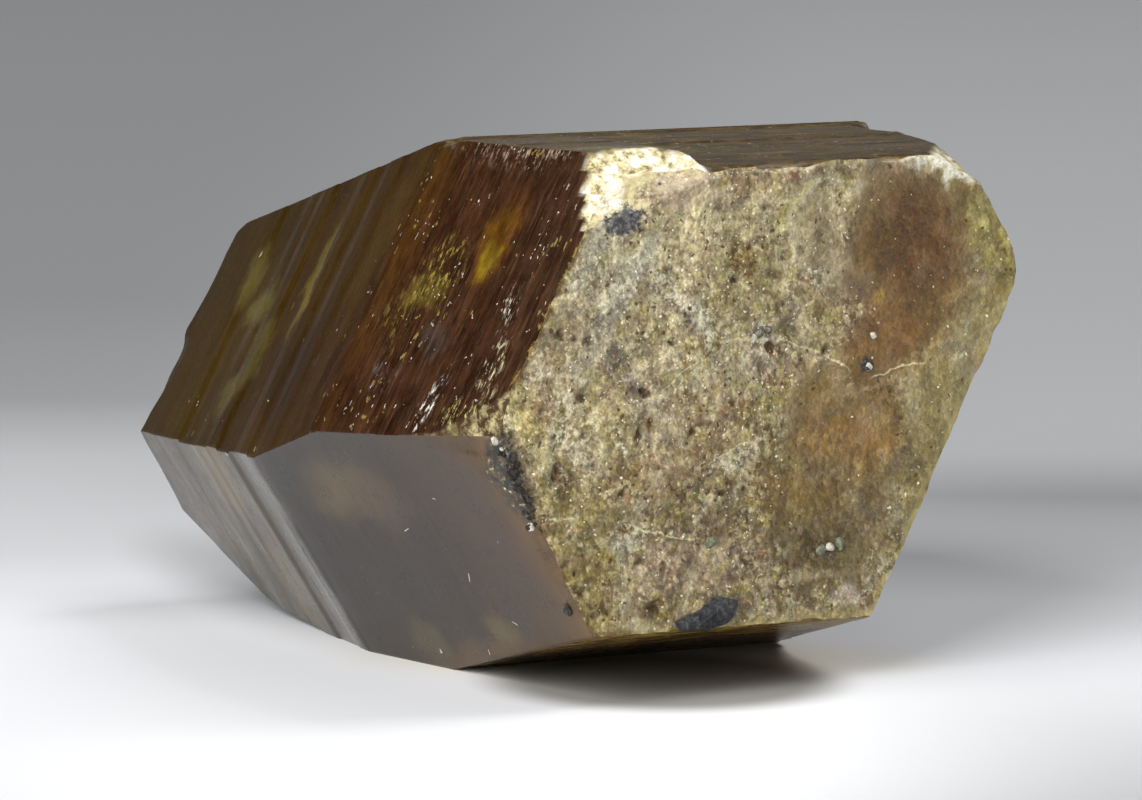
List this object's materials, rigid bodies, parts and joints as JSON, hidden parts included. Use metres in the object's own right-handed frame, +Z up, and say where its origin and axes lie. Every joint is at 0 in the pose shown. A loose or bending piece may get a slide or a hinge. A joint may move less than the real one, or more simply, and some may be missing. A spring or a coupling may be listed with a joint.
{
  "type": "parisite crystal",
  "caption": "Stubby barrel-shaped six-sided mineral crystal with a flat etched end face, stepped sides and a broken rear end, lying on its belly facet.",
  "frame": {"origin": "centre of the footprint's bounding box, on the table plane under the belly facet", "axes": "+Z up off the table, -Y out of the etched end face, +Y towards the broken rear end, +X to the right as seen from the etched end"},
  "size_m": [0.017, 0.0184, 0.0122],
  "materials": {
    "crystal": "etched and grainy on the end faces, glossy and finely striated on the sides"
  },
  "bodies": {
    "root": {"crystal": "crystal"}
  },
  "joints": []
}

• [Set problem] Print the complete listing again, exactly as it stands.

• [Answer to the problem]
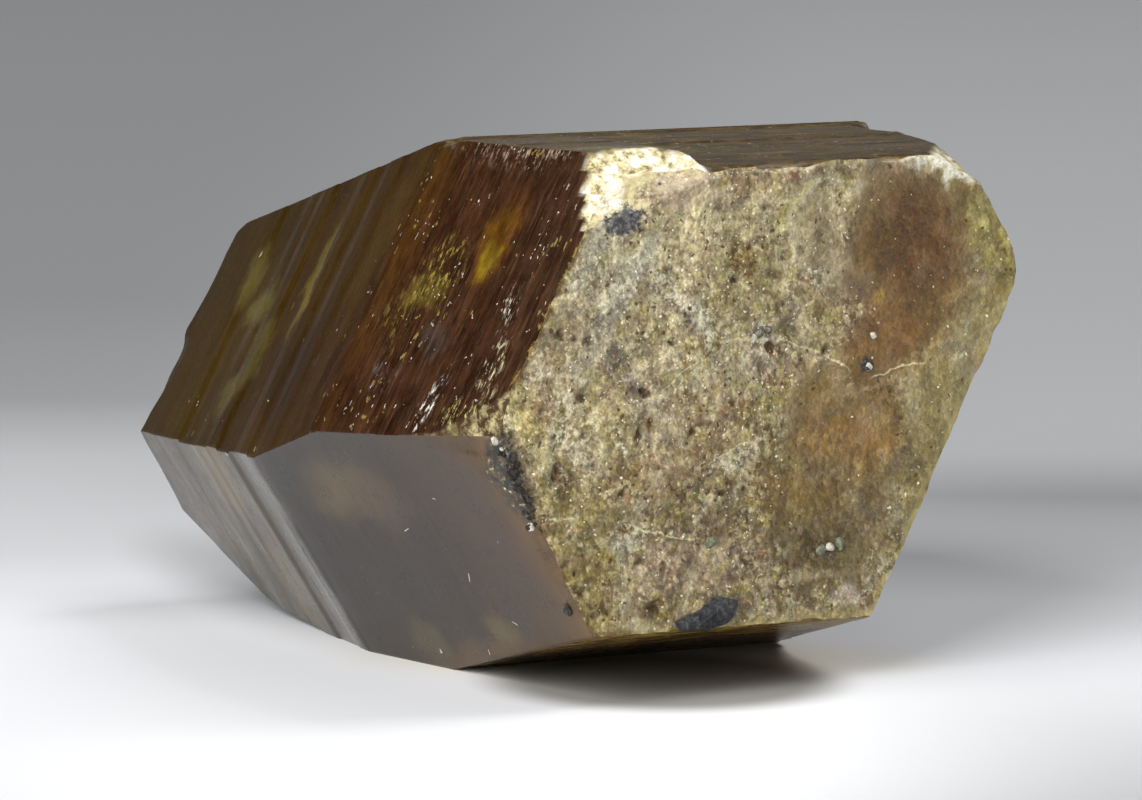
List this object's materials, rigid bodies, parts and joints as JSON, hidden parts included. Use metres in the object's own right-handed frame, +Z up, and say where its origin and axes lie. Every joint is at 0 in the pose shown. A loose or bending piece may get a slide or a hinge. A joint may move less than the real one, or more simply, and some may be missing. A spring or a coupling may be listed with a joint.
{
  "type": "parisite crystal",
  "caption": "Stubby barrel-shaped six-sided mineral crystal with a flat etched end face, stepped sides and a broken rear end, lying on its belly facet.",
  "frame": {"origin": "centre of the footprint's bounding box, on the table plane under the belly facet", "axes": "+Z up off the table, -Y out of the etched end face, +Y towards the broken rear end, +X to the right as seen from the etched end"},
  "size_m": [0.017, 0.0184, 0.0122],
  "materials": {
    "crystal": "etched and grainy on the end faces, glossy and finely striated on the sides"
  },
  "bodies": {
    "root": {"crystal": "crystal"}
  },
  "joints": []
}